Publishers and marketers believe they are being responsible by distinguishing native advertising—advertising designed to look and feel like journalism—from news content by using colors, boxes, and labels containing terms like “sponsored by” or “presented by.” But none of those things work with all users or on all platforms. In fact, these elements may leave users even more confused, researchers said at a Federal Trade Commission workshop in Washington, DC on Wednesday.
Consumers skip over labels, and even when they see them, many don’t understand what the labels mean, said David J. Franklyn, professor and director at the McCarthy Institute for Intellectual Property and Technology Law at the University of San Francisco School of Law, where he researches consumer knowledge of native and search advertisements.
“When people are presented with a story that looks like a story, they think it’s a story,” said Franklyn, who presented a study that surveyed 10,000 people both in the US and abroad. “What we’ve found is that there is deep confusion about the difference between paid and unpaid content.”
Whether you call it native advertising, branded journalism, or sponsored content, there have been attempts to blur the lines between advertising and journalism since at least 1912, when congress passed the Newspaper Publicity Act, which required publishers to label advertisements that resembled news stories and editorials. The law is still in effect today, but branded content at news organizations has become more pervasive in recent years. Nearly three quarters of US publishers offer native advertising opportunities on their websites, Marketing Land reported in July. Another report found that 41 percent of brands and 34 percent of ad agencies currently use native advertising “with many others hoping to do so in the coming year,” said FTC Chairwoman Edith Ramirez.
Marketers argue that branded content allows for more relevant and highly targeted messaging and provides added value to consumers by increasing awareness and generating buzz and engagement around their products. Critics, on the other hand, respond that this practice improperly exploits consumers’ trust in a publisher or deceives them outright to influence their purchasing decisions. The FTC, which has the authority to protect consumers against unfair or deceptive ads, only requires that a percentage of reasonable consumers are confused by the disclosure in order for a publisher and/or marketer to run afoul of the agency’s prohibition of unfair and deceptive practices. The problem is the seamless, inconspicuous manner in which advertising is now being integrated into digital content.

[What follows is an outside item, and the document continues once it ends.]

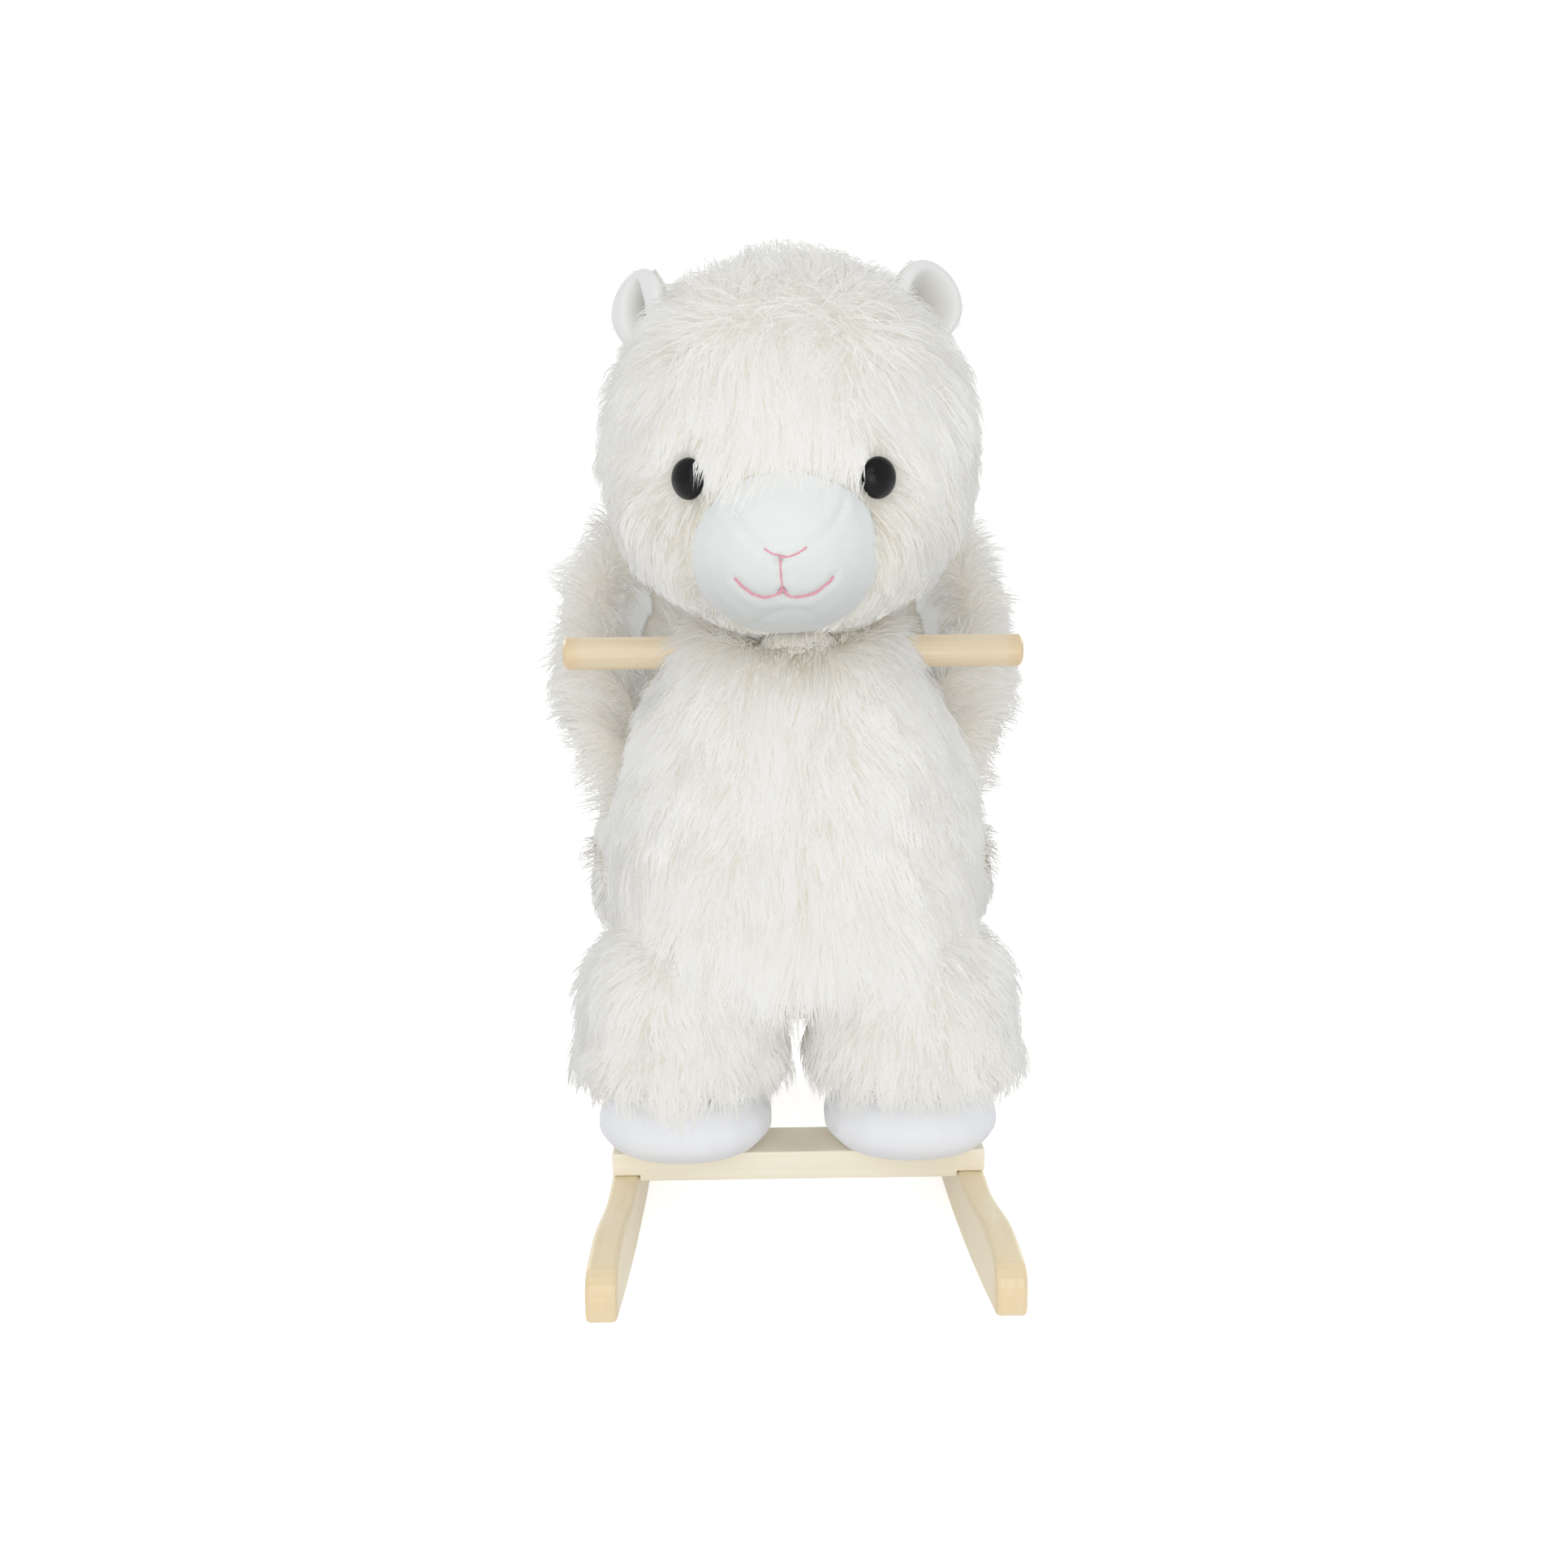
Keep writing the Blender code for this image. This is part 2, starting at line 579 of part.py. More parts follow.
def neck_board_mesh(grow=0.0):
    front = NECK_BOARD_FRONT - grow
    back = NECK_BOARD_FRONT + NECK_BOARD_DEPTH + grow
    bottom = DECK + GAP - grow
    top = DECK + GAP + NECK_BOARD_HEIGHT + grow
    outline = [(front, bottom), (back, bottom), (back, top - NECK_BOARD_CORNER),
               (back - NECK_BOARD_CORNER, top), (front + NECK_BOARD_CORNER, top),
               (front, top - NECK_BOARD_CORNER)]
    half = NECK_BOARD_THICKNESS / 2 + grow
    return extruded(outline, "YZ", -half, half)


def back_board_mesh(grow=0.0):
    half = BACK_BOARD_WIDTH / 2 + grow
    low = DECK - BACK_BOARD_LAP - grow
    high = DECK + BACK_BOARD_RISE + grow
    outline = cut_corners((-half, low), (half, high), BACK_BOARD_CORNER)
    return extruded(outline, "XZ", BACK_BOARD_FRONT - grow,
                    BACK_BOARD_FRONT + BACK_BOARD_THICKNESS + grow)


def handle_mesh(grow=0.0):
    radius = HANDLE_DIAMETER / 2 + grow
    half = HANDLE_LENGTH / 2
    profile = [(0.0, half), (radius - HANDLE_CHAMFER, half), (radius, half - HANDLE_CHAMFER),
               (radius, HANDLE_CHAMFER - half), (radius - HANDLE_CHAMFER, -half), (0.0, -half)]
    bm = turned(profile, 24)
    bmesh.ops.rotate(bm, verts=bm.verts, matrix=Matrix.Rotation(pi / 2, 3, "Y"))
    bmesh.ops.translate(bm, verts=bm.verts, vec=(0.0, HANDLE_Y, HANDLE_Z))
    return bm


def mesh_cutter(bm):
    return add_object("cutter", bm, MATERIALS["steel"])


def make_boards():
    ply = MATERIALS["plywood"]
    seat = add_object("seat_board", seat_board_mesh(), ply)
    holes = [fastener_hole(POST_SCREW, (x, y, DECK - HEAD_RECESS), (0, 0, -1)) for _, x, y in corners()]
    holes += [fastener_hole(BLOCK_SCREW, block_screw_place(sx), (0, 0, 1)) for _, sx in SIDES]
    holes += [fastener_hole(BACK_SCREW, back_screw_place(sx), (0, -1, 0)) for _, sx in SIDES]
    subtract(seat, *holes)

    neck = add_object("neck_board", neck_board_mesh(), ply)
    subtract(neck, mesh_cutter(handle_mesh(BORE_GAP)),
             fastener_hole(HANDLE_SCREW, handle_screw_place(), (0, 1, 0)))

    for side, sx in SIDES:
        block = add_object(f"neck_glue_block_{side}", box(*glue_block_box(sx)), MATERIALS["spruce"])
        subtract(block, fastener_hole(BLOCK_SCREW, block_screw_place(sx), (0, 0, 1)))
        fastener(f"glue_block_screw_{side}", BLOCK_SCREW, block_screw_place(sx), (0, 0, 1))

    back = add_object("seat_back_board", back_board_mesh(), ply)
    subtract(back, *[fastener_hole(BACK_SCREW, back_screw_place(sx), (0, -1, 0)) for _, sx in SIDES])
    for side, sx in SIDES:
        fastener(f"seat_back_screw_{side}", BACK_SCREW, back_screw_place(sx), (0, -1, 0))


def make_handle():
    handle = add_object("handle_dowel", handle_mesh(), MATERIALS["pine"])
    subtract(handle, fastener_hole(HANDLE_SCREW, handle_screw_place(), (0, 1, 0)))
    shade_round(handle)
    fastener("handle_screw", HANDLE_SCREW, handle_screw_place(), (0, 1, 0))


def frame_cutters():
    """Room in the stuffing for the posts and boards, all of it open to the posts' holes."""
    cutters = [box_cutter(*post_box(x, y), BORE_GAP) for _, x, y in corners()]
    cutters += [mesh_cutter(make(BORE_GAP)) for make in (seat_board_mesh, neck_board_mesh, back_board_mesh)]
    cutters += [box_cutter(*glue_block_box(sx), BORE_GAP) for _, sx in SIDES]
    return cutters


def head_turn():
    """The small turn of the face, eyes and ears about the head's upright axis."""
    axis = Matrix.Translation((HEAD_X, HEAD_Y, 0.0))
    return axis @ Matrix.Rotation(HEAD_TURN, 4, "Z") @ axis.inverted()


def eye_matrix(sx):
    """Place of an eye, whose own axis points up, where it looks out of the face."""
    forward = EYE_SEAT * cos(asin(EYE_X / EYE_SEAT))
    place = Matrix.Translation((HEAD_X + sx * EYE_X, HEAD_Y - forward, HEAD_Z + EYE_RISE))
    return head_turn() @ place @ Matrix.Rotation(sx * EYE_TURN, 4, "Z") @ Matrix.Rotation(pi / 2, 4, "X")


def eye_profile(grow):
    """Dome, rim and the start of the shank, from the front of the dome inwards."""
    radius = EYE_RADIUS + grow
    dome = [(radius * cos(a), EYE_RIM + (EYE_DOME + grow) * sin(a))
            for a in (radians(66), radians(44), radians(22), 0.0)]
    return [(0.0, EYE_RIM + EYE_DOME + grow), *dome, (radius, -grow), (EYE_SHANK_RADIUS + grow, -grow)]


def shank_end(grow):
    return [(EYE_SHANK_RADIUS + grow, -EYE_SHANK - grow), (0.0, -EYE_SHANK - grow)]


def eye_mesh():
    return turned(eye_profile(0.0) + shank_end(0.0), EYE_SIDES)


def eye_room_mesh():
    """Room in the stuffing for an eye with its washer."""
    shank = EYE_SHANK_RADIUS + GAP
    outer = WASHER_RADIUS + GAP
    top = -WASHER_DEPTH + GAP
    bottom = -WASHER_DEPTH - WASHER_THICKNESS - GAP
    washer = [(shank, top), (outer, top), (outer, bottom), (shank, bottom)]
    return turned(eye_profile(GAP) + washer + shank_end(GAP), EYE_SIDES)


def washer_mesh():
    """Fixing washer behind an eye: a flat ring with a hole for the shank."""
    top = -WASHER_DEPTH
    bottom = -WASHER_DEPTH - WASHER_THICKNESS
    outer = WASHER_RADIUS
    inner = EYE_SHANK_RADIUS + BORE_GAP
    bm = bmesh.new()
    loops = []
    for radius, z in ((inner, top), (outer, top), (outer, bottom), (inner, bottom)):
        loops.append([bm.verts.new(point) for point in circle(radius, z, EYE_SIDES)])
    for near, far in zip(loops, loops[1:] + loops[:1]):
        for k in range(EYE_SIDES):
            m = (k + 1) % EYE_SIDES
            bm.faces.new((near[k], near[m], far[m], far[k]))
    return bm


def placed_eye_part(name, bm, sx, material):
    obj = add_object(name, bm, material)
    obj.matrix_world = eye_matrix(sx)
    return obj


def eye_cutters():
    return [placed_eye_part("cutter", eye_room_mesh(), sx, MATERIALS["steel"]) for _, sx in SIDES]


def make_eyes():
    for side, sx in SIDES:
        shade_round(placed_eye_part(f"{side}_eye", eye_mesh(), sx, MATERIALS["black_plastic"]))
        placed_eye_part(f"{side}_eye_washer", washer_mesh(), sx, MATERIALS["white_plastic"])


def ear_matrix(sx):
    middle = (EAR_LOW + EAR_HIGH) / 2
    return (head_turn() @ Matrix.Translation((HEAD_X + sx * EAR_X, EAR_Y, middle))
            @ Matrix.Rotation(sx * EAR_TURN, 4, "Z") @ Matrix.Rotation(sx * EAR_LEAN, 4, "Y"))


def make_ears():
    half = (EAR_HIGH - EAR_LOW) / 2
    ear_form = Form("Z", -half, half, 0.0, (0.0,) * 3, (EAR_HALF_WIDTH, EAR_HALF_WIDTH, EAR_TIP_WIDTH),
                    (EAR_HALF_THICKNESS,) * 3, 2.2, 2.3, 8, 12)
    hollow = Form("Z", -half + EAR_RIM / 2, half - EAR_RIM, 0.0, (-EAR_HALF_THICKNESS,) * 3,
                  (EAR_HALF_WIDTH - EAR_RIM,) * 3, (EAR_CUP,) * 3, 2.0, 2.0, 6, 10)
    for side, sx in SIDES:
        ear = stuffed(f"{side}_ear", ear_form, MATERIALS["velour"])
        ear.matrix_world = ear_matrix(sx)
        scoop = form_cutter(hollow, grow=0.0)
        scoop.matrix_world = ear_matrix(sx)
        subtract(ear, scoop, form_cutter(HEAD))
        shade_round(ear, radians(50))


def make_plush():
    fur = MATERIALS["fur"]
    velour = MATERIALS["velour"]

    body = stuffed("body", BODY, fur)
    subtract(body, *frame_cutters())

    head = stuffed("head", HEAD, fur)
    subtract(head, mesh_cutter(neck_board_mesh(BORE_GAP)), *eye_cutters())

    chest = stuffed("chest_and_neck", CHEST, fur)
    subtract(chest, form_cutter(BODY), form_cutter(HEAD), mesh_cutter(handle_mesh(BORE_GAP)),
             *frame_cutters())

    muzzle = stuffed("muzzle", MUZZLE, velour)
    muzzle.matrix_world = head_turn()
    subtract(muzzle, form_cutter(HEAD), *eye_cutters())

    for corner, x, y in corners():
        leg = stuffed(f"{corner}_leg", LEG, fur, (x, y, 0.0))
        subtract(leg, form_cutter(BODY), form_cutter(CHEST), box_cutter(*post_box(x, y), BORE_GAP))
        foot = stuffed(f"{corner}_foot", FOOT, velour, (x, y, 0.0))
        half = CROSSBAR_DEPTH / 2
        bar = box_cutter((-BASE_WIDTH, y - half, 0.0), (BASE_WIDTH, y + half, CROSSBAR_TOP), GAP)
        subtract(foot, form_cutter(LEG, (x, y, 0.0)), bar, box_cutter(*post_box(x, y), BORE_GAP))

    wall = add_object("seat_back_padding", wall_mesh(), fur)
    subtract(wall, form_cutter(BODY), mesh_cutter(back_board_mesh(BORE_GAP)))

    cushion = stuffed("seat_cushion", CUSHION, velour)
    subtract(cushion, form_cutter(BODY), form_cutter(CHEST), mesh_cutter(wall_mesh(SEAM_GAP)),
             *frame_cutters())

    for obj in bpy.data.objects:
        if obj.type == "MESH" and obj.data.materials[0] in (fur, velour):
            shade_round(obj, radians(50))


clear_scene()
MATERIALS = {
    "pine": finish_material("pine", (0.88, 0.74, 0.52), 0.45),
    "spruce": finish_material("spruce", (0.80, 0.66, 0.45), 0.60),
    "plywood": finish_material("plywood", (0.76, 0.61, 0.42), 0.60),
    "steel": finish_material("steel", (0.55, 0.55, 0.56), 0.30, 1.0),
    "fur": finish_material("fur", (0.91, 0.89, 0.84), 0.95),
    "velour": finish_material("velour", (0.90, 0.91, 0.91), 0.85),
    "black_plastic": finish_material("black_plastic", (0.01, 0.01, 0.01), 0.05),
    "white_plastic": finish_material("white_plastic", (0.80, 0.80, 0.78), 0.40),
}
make_runners()
make_crossbars()
make_posts()
make_boards()
make_handle()
make_plush()
make_ears()
make_eyes()

toy = bpy.data.objects.new("rocking_alpaca", None)
bpy.context.scene.collection.objects.link(toy)
for part in [obj for obj in bpy.data.objects if obj.type == "MESH"]:
    part.parent = toy
print("pieces:", sum(obj.type == "MESH" for obj in bpy.data.objects))
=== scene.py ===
# %% [markdown]
# # A rocking alpaca, dressed round its frame
# The frame holds the toy's wood, its screws and a plain solid for each stuffed part, all at their real
# size and place. This script keeps the wood and steel and gives them materials. Each stuffed part gets
# a soft cover over its solid, and the covers get fur, velour, seams and stitches. Metres, +Z up, and
# the face looks along -Y. Left and right are as seen from the front.

# %% Load the frame
import json
from math import pi, radians

import bmesh
import bpy
import numpy as np
from mathutils import Matrix, Vector
from mathutils.bvhtree import BVHTree
from mathutils.kdtree import KDTree

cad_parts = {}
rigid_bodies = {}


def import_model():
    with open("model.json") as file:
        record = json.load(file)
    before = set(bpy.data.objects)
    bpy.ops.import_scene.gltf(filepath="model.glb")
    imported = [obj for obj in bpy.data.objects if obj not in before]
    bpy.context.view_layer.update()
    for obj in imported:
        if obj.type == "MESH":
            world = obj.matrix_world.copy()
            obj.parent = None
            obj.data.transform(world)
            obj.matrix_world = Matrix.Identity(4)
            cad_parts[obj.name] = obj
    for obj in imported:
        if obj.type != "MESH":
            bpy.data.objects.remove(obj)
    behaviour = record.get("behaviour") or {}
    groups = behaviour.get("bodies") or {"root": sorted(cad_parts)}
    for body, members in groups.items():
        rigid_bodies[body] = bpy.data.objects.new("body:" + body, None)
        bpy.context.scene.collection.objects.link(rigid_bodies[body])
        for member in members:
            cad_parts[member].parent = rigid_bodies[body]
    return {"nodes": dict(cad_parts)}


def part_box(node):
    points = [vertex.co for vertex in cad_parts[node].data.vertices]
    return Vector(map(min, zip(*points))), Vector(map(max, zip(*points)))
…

Even really educated and savvy consumers can be fooled. For example, marketers and publishers participating in the daylong workshop believed they were being responsible by labeling content “sponsored by,” “brought to you by,” or “presented by.” But Chris Jay Hoofnagle, director of Information Privacy Programs at Berkeley Law & Technology Center, said when he sees those labels, he reaches a very different conclusion.
“When I hear ‘sponsored by’ I think about things like PBS,” said Hoofnagle. “When you watch the MacNeil/Lehrer Show (PBS NewsHour), it starts out with ‘brought to you by BP.’ I would never think that BP told the television show what stories to run. What I assumed from that representation is that BP provided underwriting that laid a groundwork for the good reporting at PBS.” With native advertising, Hoofnagle learned Wednesday, the exact opposite is true. Rather than publishers independently creating content and then going out to get advertising to support it, advertisers approach publishers and say, “I want you to run a story that is compatible with my product,” continued Hoofnagle. “It doesn’t have to promote my product, but it has to puff it up in some ways. That’s a complete opposite mental model.” Franklyn agreed, calling it an “inversion” of the relationship between content and advertising in the publishing industry.